▸ **What to do**: Identify and copy all lines of the material where the string "rigid" is found.

▸ **Material to process**:
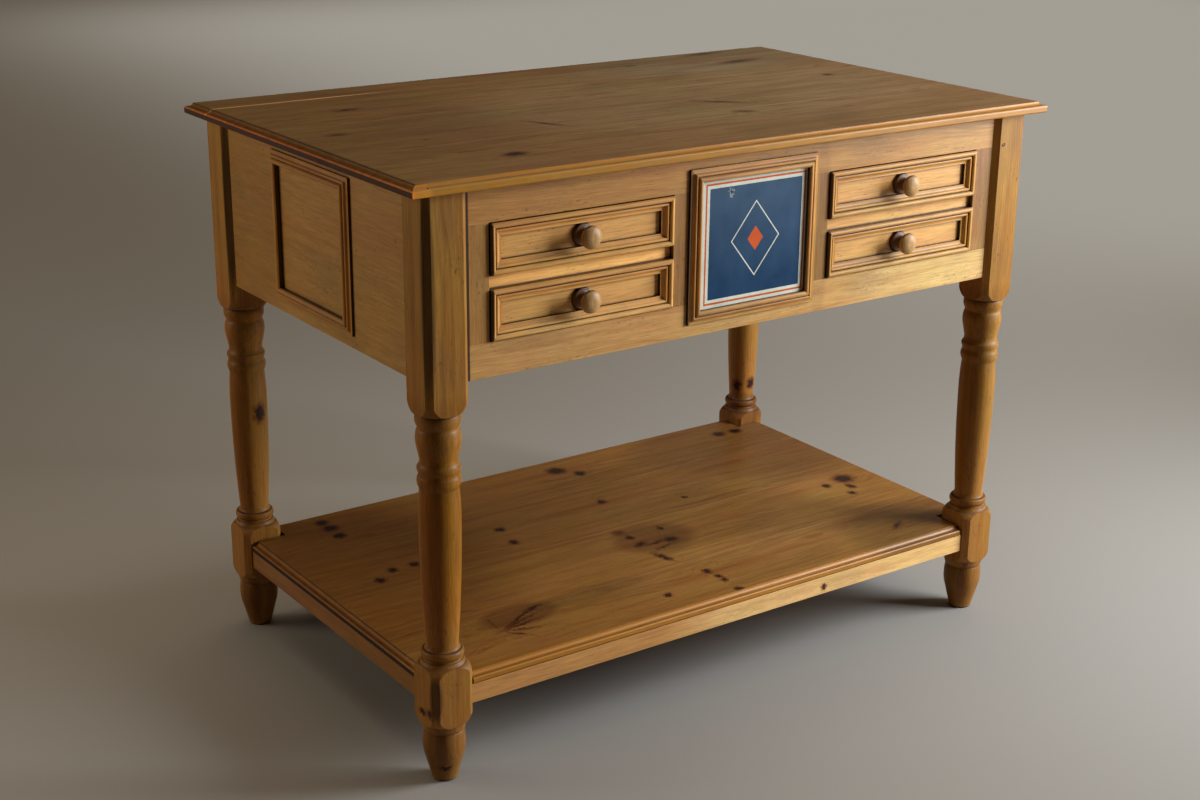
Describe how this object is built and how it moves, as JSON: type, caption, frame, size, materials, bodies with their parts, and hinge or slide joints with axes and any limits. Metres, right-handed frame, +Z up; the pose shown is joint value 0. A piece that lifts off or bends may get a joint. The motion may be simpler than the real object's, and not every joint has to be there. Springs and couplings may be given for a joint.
{
  "type": "work table",
  "caption": "Kitchen work table in waxed pine with turned legs, a moulded top, deep drawers with doubled fronts, a framed plaque and a low shelf.",
  "frame": {"origin": "on the floor, under the middle of the table", "axes": "+X along the front to its right end, +Y from the front to the back, +Z up; the drawers open along -Y"},
  "size_m": [1.2, 0.742, 0.914],
  "materials": {
    "pine_top": "waxed and worn, satin",
    "pine_leg": "waxed, satin",
    "pine_apron": "waxed, satin",
    "pine_moulding": "waxed, satin",
    "pine_drawer_front": "waxed, satin",
    "pine_shelf": "waxed, satin",
    "pine_rail": "waxed, satin",
    "pine_inside": "bare, matt",
    "knob_wood": "waxed, satin",
    "plaque_paint": "painted, satin",
    "screw_steel": "zinc plated"
  },
  "bodies": {
    "table": {"top_board_1": "pine_top", "top_board_2": "pine_top", "top_board_3": "pine_top", "top_board_4": "pine_top", "top_screws": "screw_steel", "leg_front_left": "pine_leg", "leg_front_right": "pine_leg", "leg_back_left": "pine_leg", "leg_back_right": "pine_leg", "front_top_rail": "pine_apron", "front_bottom_rail": "pine_apron", "front_end_stile_left": "pine_apron", "front_end_stile_right": "pine_apron", "front_centre_board": "pine_apron", "back_apron": "pine_apron", "side_apron_left": "pine_apron", "side_apron_right": "pine_apron", "centre_moulding": "pine_moulding", "centre_plaque": "plaque_paint", "side_moulding_left": "pine_moulding", "side_moulding_right": "pine_moulding", "drawer_runner_left_inner": "pine_inside", "drawer_runner_left_outer": "pine_inside", "drawer_runner_right_inner": "pine_inside", "drawer_runner_right_outer": "pine_inside", "drawer_guide_left_inner": "pine_inside", "drawer_guide_left_outer": "pine_inside", "drawer_guide_right_inner": "pine_inside", "drawer_guide_right_outer": "pine_inside", "drawer_kicker_left_inner": "pine_inside", "drawer_kicker_left_outer": "pine_inside", "drawer_kicker_right_inner": "pine_inside", "drawer_kicker_right_outer": "pine_inside", "drawer_stops": "pine_inside", "shelf_board_1": "pine_shelf", "shelf_board_2": "pine_shelf", "shelf_board_3": "pine_shelf", "shelf_board_4": "pine_shelf", "shelf_rail_front": "pine_rail", "shelf_rail_back": "pine_rail", "shelf_rail_left": "pine_rail", "shelf_rail_right": "pine_rail"},
    "drawer_left": {"drawer_left_front": "pine_drawer_front", "drawer_left_side_inner": "pine_inside", "drawer_left_side_outer": "pine_inside", "drawer_left_back": "pine_inside", "drawer_left_bottom": "pine_inside", "drawer_left_moulding_upper": "pine_moulding", "drawer_left_moulding_lower": "pine_moulding", "drawer_left_knob_upper": "knob_wood", "drawer_left_knob_lower": "knob_wood"},
    "drawer_right": {"drawer_right_front": "pine_drawer_front", "drawer_right_side_inner": "pine_inside", "drawer_right_side_outer": "pine_inside", "drawer_right_back": "pine_inside", "drawer_right_bottom": "pine_inside", "drawer_right_moulding_upper": "pine_moulding", "drawer_right_moulding_lower": "pine_moulding", "drawer_right_knob_upper": "knob_wood", "drawer_right_knob_lower": "knob_wood"}
  },
  "joints": [
    {"name": "drawer_left_slide", "type": "slide", "parent": "table", "child": "drawer_left", "axis": [0, -1, 0], "range_m": [0, 0.4]},
    {"name": "drawer_right_slide", "type": "slide", "parent": "table", "child": "drawer_right", "axis": [0, -1, 0], "range_m": [0, 0.4]}
  ]
}
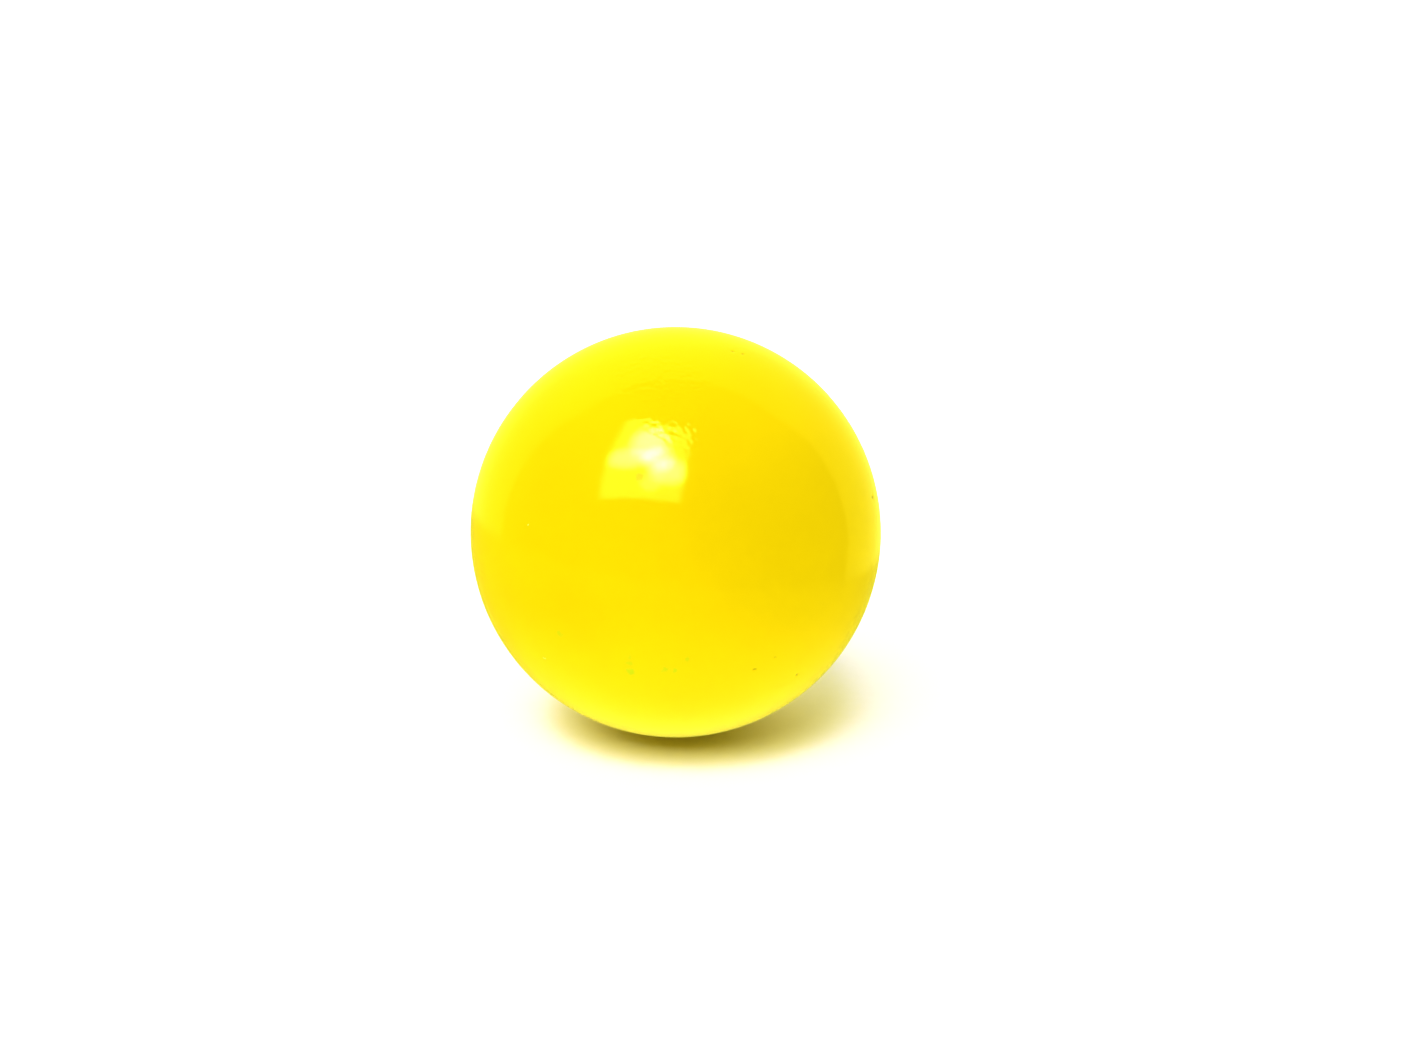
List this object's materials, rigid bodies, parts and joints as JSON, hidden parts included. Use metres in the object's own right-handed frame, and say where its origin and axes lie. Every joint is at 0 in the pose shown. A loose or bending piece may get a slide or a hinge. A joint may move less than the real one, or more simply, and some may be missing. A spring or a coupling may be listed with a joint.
{
  "type": "miniature table tennis ball",
  "caption": "Small glossy yellow hollow ball: lapped half shells cemented at a hidden seam, under one closed gloss lacquer coat.",
  "frame": {"origin": "the ball's centre", "axes": "+Z is the normal of the hidden seam, towards the upper half shell; the seam lies in the XY plane, 8 mm above what the ball rests on"},
  "size_m": [0.016, 0.016, 0.016],
  "materials": {
    "yellow_lacquer": "high gloss yellow lacquer",
    "shell_plastic": "moulded, satin",
    "cement": "dried solvent cement, glossy"
  },
  "bodies": {
    "root": {"upper_half_shell": "shell_plastic", "lower_half_shell": "shell_plastic", "seam_cement": "cement", "lacquer_coat": "yellow_lacquer"}
  },
  "joints": []
}
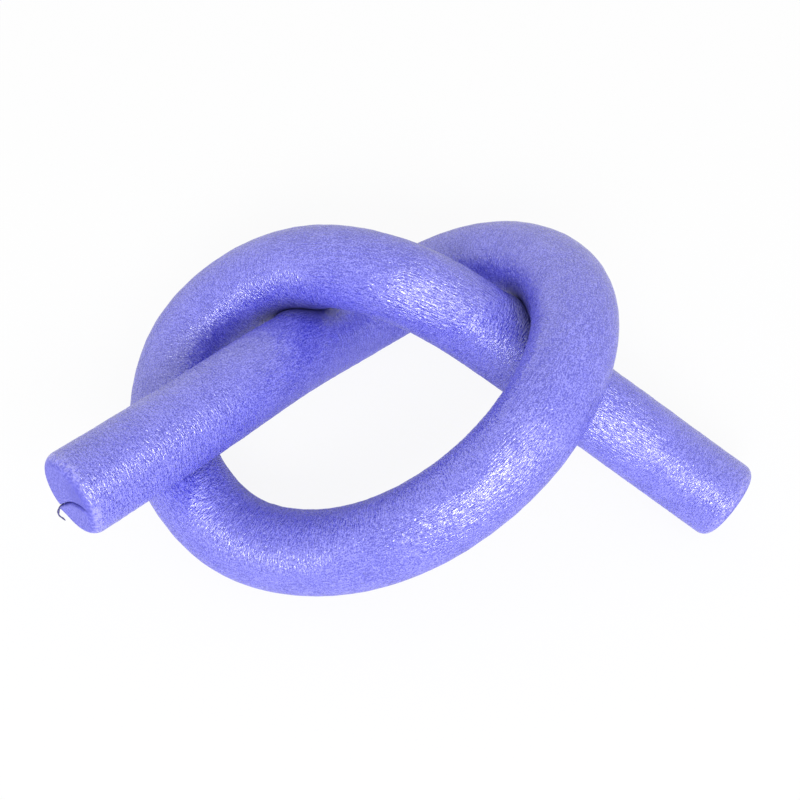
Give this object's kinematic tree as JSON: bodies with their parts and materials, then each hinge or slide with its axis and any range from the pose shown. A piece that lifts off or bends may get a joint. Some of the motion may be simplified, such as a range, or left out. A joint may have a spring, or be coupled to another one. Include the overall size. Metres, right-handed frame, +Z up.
{
  "type": "pool noodle",
  "caption": "Solid round foam pool noodle tied in an open overhand knot and lying flat, both cut ends plain, with a short knife slit in the left end.",
  "frame": {"origin": "on the floor, under the middle of the box round the knotted noodle", "axes": "+X from the slit left end towards the right end, +Y away from the viewer, +Z up"},
  "size_m": [0.5124, 0.3198, 0.18],
  "materials": {
    "noodle_foam": "extruded closed-cell polyethylene foam, violet-blue all through, fine wrinkled skin with a soft sheen",
    "sliver_foam": "a dirty torn strip of the same foam, dark violet-grey"
  },
  "bodies": {
    "root": {"foam_noodle": "noodle_foam", "foam_sliver": "sliver_foam"}
  },
  "joints": []
}
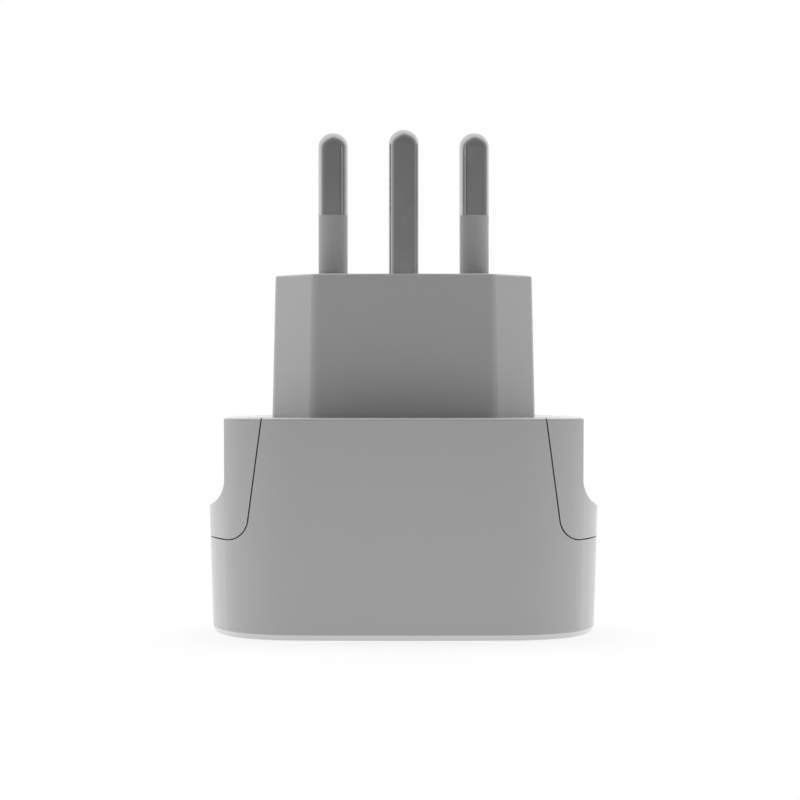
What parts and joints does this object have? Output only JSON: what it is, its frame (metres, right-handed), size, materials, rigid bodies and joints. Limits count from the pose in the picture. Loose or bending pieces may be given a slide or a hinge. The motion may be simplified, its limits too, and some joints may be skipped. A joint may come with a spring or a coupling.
{
  "type": "travel plug adapter",
  "caption": "Three-pole travel adapter: hexagonal Type J plug block with sleeved round pins on a rounded body with finger recesses and a shuttered multi-standard socket face",
  "frame": {"origin": "Middle of the flat socket face on the underside, which is also the bottom centre of the part's bounding box", "axes": "+Z runs out of the socket face towards the pin tips, X runs across the two live pins, and +Y is the back, away from the earth pin"},
  "size_m": [0.0522, 0.0398, 0.0667],
  "materials": {
    "housing_plastic": "light grey moulded plastic, fine satin surface",
    "sleeve_plastic": "mid grey insulating sleeve, satin",
    "pin_plating": "nickel-plated turned brass, semi-bright",
    "contact_brass": "bare spring brass, pressed and folded",
    "inner_plastic": "natural moulded insulator, matt",
    "shutter_plastic": "white slippery plastic, smooth",
    "screw_steel": "zinc-plated steel",
    "spring_steel": "drawn spring steel wire"
  },
  "bodies": {
    "adapter": {"front_housing": "housing_plastic", "rear_housing": "housing_plastic", "housing_screws": "screw_steel", "line_pin": "pin_plating", "neutral_pin": "pin_plating", "earth_pin": "pin_plating", "line_pin_sleeve": "sleeve_plastic", "neutral_pin_sleeve": "sleeve_plastic", "pin_retainer": "inner_plastic", "retainer_screws": "screw_steel", "line_busbar": "contact_brass", "neutral_busbar": "contact_brass", "earth_busbar": "contact_brass", "line_contact": "contact_brass", "neutral_contact": "contact_brass", "round_earth_contact": "contact_brass", "wide_earth_contact": "contact_brass", "contact_rivets": "contact_brass", "contact_carrier": "inner_plastic", "carrier_cover": "inner_plastic", "carrier_screws": "screw_steel", "left_shutter_spring": "spring_steel", "right_shutter_spring": "spring_steel"},
    "shutter": {"shutter": "shutter_plastic"}
  },
  "joints": [
    {"name": "shutter_slide", "type": "slide", "parent": "adapter", "child": "shutter", "axis": [0, 1, 0], "range_m": [0, 0.0076], "stiffness_N_per_m": 120, "springref_m": -0.004, "deforming": ["left_shutter_spring", "right_shutter_spring"]}
  ]
}
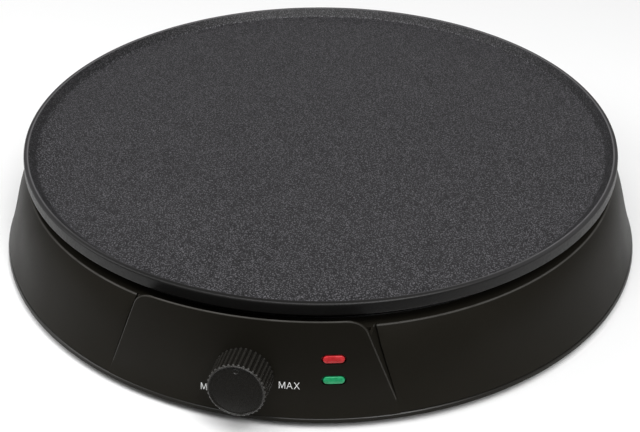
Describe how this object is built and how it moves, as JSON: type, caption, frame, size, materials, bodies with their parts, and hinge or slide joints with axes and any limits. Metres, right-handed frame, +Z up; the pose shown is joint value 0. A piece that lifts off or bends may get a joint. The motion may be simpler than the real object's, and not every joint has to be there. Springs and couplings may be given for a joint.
{
  "type": "electric crepe maker",
  "caption": "Low round electric crepe maker: rimmed non-stick hotplate over a tapered plastic base, with a proud control panel, ribbed heat knob, red and green pilot lenses.",
  "frame": {"origin": "the plate's axis where it meets the worktop, in the plane of the rubber feet", "axes": "+Z up along the plate's axis; the control panel and knob face -Y; +X is to the right seen from the front"},
  "size_m": [0.3418, 0.3527, 0.0581],
  "materials": {
    "nonstick_plate": "matt non-stick coat with fine light speckle",
    "housing_plastic": "satin black heat-resistant plastic",
    "base_plastic": "black moulded plastic",
    "knob_plastic": "fine matt black plastic",
    "foot_rubber": "matt rubber",
    "red_lens": "clear-moulded red lens",
    "green_lens": "clear-moulded green lens",
    "element_sheath": "heat-darkened sheath",
    "sheet_steel": "aluminised sheet",
    "zinc_steel": "zinc plated",
    "brass": "plain brass",
    "ceramic": "unglazed steatite",
    "lamp_glass": "clear glass",
    "nylon": "natural nylon",
    "wire_brown": "insulated lead",
    "wire_blue": "insulated lead",
    "wire_white": "glass-braid lead",
    "wire_earth": "insulated lead"
  },
  "bodies": {
    "base": {"baking_plate": "nonstick_plate", "heating_element": "element_sheath", "element_seals": "ceramic", "element_pins": "zinc_steel", "element_clips": "sheet_steel", "element_clip_screws": "zinc_steel", "heat_shield": "sheet_steel", "heat_washers": "ceramic", "plate_screws": "zinc_steel", "housing_shell": "housing_plastic", "base_plate": "base_plastic", "base_screws": "zinc_steel", "rubber_feet": "foot_rubber", "cord_gland": "foot_rubber", "thermostat_bush": "brass", "thermostat_bracket": "sheet_steel", "thermostat_screws": "zinc_steel", "stack_insulators": "ceramic", "stack_rivet": "zinc_steel", "arm_terminal": "brass", "upper_contact_blade": "brass", "bimetal_blade": "zinc_steel", "bimetal_pin": "ceramic", "thermal_fuse": "zinc_steel", "fuse_clip": "sheet_steel", "red_lens": "red_lens", "green_lens": "green_lens", "red_lamp": "lamp_glass", "green_lamp": "lamp_glass", "lamp_holder": "nylon", "lamp_resistors": "ceramic", "terminal_block": "nylon", "terminal_screws": "brass", "earth_screw": "brass", "earth_tab": "zinc_steel", "push_on_connectors": "nylon", "wire_live": "wire_brown", "wire_neutral": "wire_blue", "wire_heater": "wire_white", "wire_earth": "wire_earth", "wire_lamps": "wire_white"},
    "knob": {"temperature_knob": "knob_plastic", "thermostat_shaft": "zinc_steel", "shaft_clip": "zinc_steel"},
    "arm": {"contact_arm": "brass", "adjuster_pin": "ceramic"}
  },
  "joints": [
    {"name": "knob_turn", "type": "hinge", "parent": "base", "child": "knob", "pos_m": [0, -0.16643, 0.0259], "axis": [0, 0.9919, -0.1271], "range_deg": [-125, 105]},
    {"name": "arm_flex", "type": "hinge", "parent": "base", "child": "arm", "pos_m": [0.0071, -0.12338, 0.02039], "axis": [0, -0.1271, -0.9919], "range_deg": [-3.5, 3.5]}
  ],
  "couplings": [
    {"joint": "arm_flex", "follows": "knob_turn", "ratio": 0.0225}
  ]
}
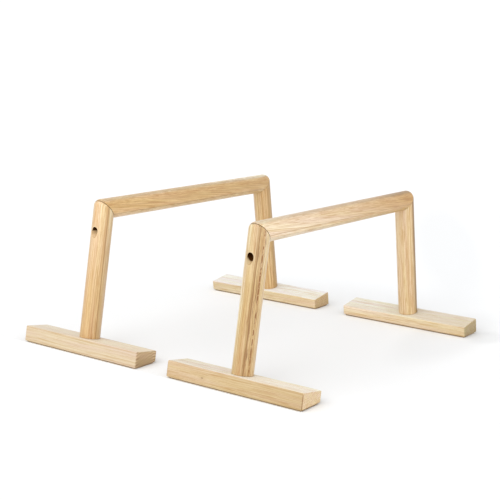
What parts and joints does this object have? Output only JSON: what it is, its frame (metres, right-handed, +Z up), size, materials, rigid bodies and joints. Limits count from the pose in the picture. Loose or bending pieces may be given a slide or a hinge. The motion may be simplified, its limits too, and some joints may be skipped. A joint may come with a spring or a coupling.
{
  "type": "parallel bars",
  "caption": "Free-standing pair of low wooden exercise bars: round handles mitred to splayed round uprights on long block feet.",
  "frame": {"origin": "on the floor, midway between the two bars and midway along them", "axes": "+X along the handles towards the rear end, +Y towards the left bar, +Z up from the floor"},
  "size_m": [0.6646, 0.667, 0.2963],
  "materials": {
    "handle_beech": "satin",
    "upright_beech": "satin",
    "foot_beech": "satin",
    "dowel_beech": "matte",
    "screw_steel": "satin",
    "pad_rubber": "matte"
  },
  "bodies": {
    "left_bar": {"left_handle": "handle_beech", "left_front_upright": "upright_beech", "left_front_foot": "foot_beech", "left_front_grip_pad": "pad_rubber", "left_front_mitre_screw": "screw_steel", "left_front_mitre_dowel": "dowel_beech", "left_front_foot_screw": "screw_steel", "left_front_foot_dowel": "dowel_beech", "left_rear_upright": "upright_beech", "left_rear_foot": "foot_beech", "left_rear_grip_pad": "pad_rubber", "left_rear_mitre_screw": "screw_steel", "left_rear_mitre_dowel": "dowel_beech", "left_rear_foot_screw": "screw_steel", "left_rear_foot_dowel": "dowel_beech"},
    "right_bar": {"right_handle": "handle_beech", "right_front_upright": "upright_beech", "right_front_foot": "foot_beech", "right_front_grip_pad": "pad_rubber", "right_front_mitre_screw": "screw_steel", "right_front_mitre_dowel": "dowel_beech", "right_front_foot_screw": "screw_steel", "right_front_foot_dowel": "dowel_beech", "right_rear_upright": "upright_beech", "right_rear_foot": "foot_beech", "right_rear_grip_pad": "pad_rubber", "right_rear_mitre_screw": "screw_steel", "right_rear_mitre_dowel": "dowel_beech", "right_rear_foot_screw": "screw_steel", "right_rear_foot_dowel": "dowel_beech"}
  },
  "joints": [
    {"name": "bar_spacing", "type": "slide", "parent": "left_bar", "child": "right_bar", "axis": [0, -1, 0], "range_m": [-0.06, 0.33]}
  ]
}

▸ **Response below**:
List this object's materials, rigid bodies, parts and joints as JSON, hidden parts included. Use metres in the object's own right-handed frame, and say where its origin and axes lie. Every joint is at 0 in the pose shown. A loose or bending piece may get a slide or a hinge. A joint may move less than the real one, or more simply, and some may be missing. A spring or a coupling may be listed with a joint.
What parts and joints does this object have? Output only JSON: what it is, its frame (metres, right-handed), size, materials, rigid bodies and joints. Limits count from the pose in the picture. Loose or bending pieces may be given a slide or a hinge. The motion may be simplified, its limits too, and some joints may be skipped. A joint may come with a spring or a coupling.
What parts and joints does this object have? Output only JSON: what it is, its frame (metres, right-handed, +Z up), size, materials, rigid bodies and joints. Limits count from the pose in the picture. Loose or bending pieces may be given a slide or a hinge. The motion may be simplified, its limits too, and some joints may be skipped. A joint may come with a spring or a coupling.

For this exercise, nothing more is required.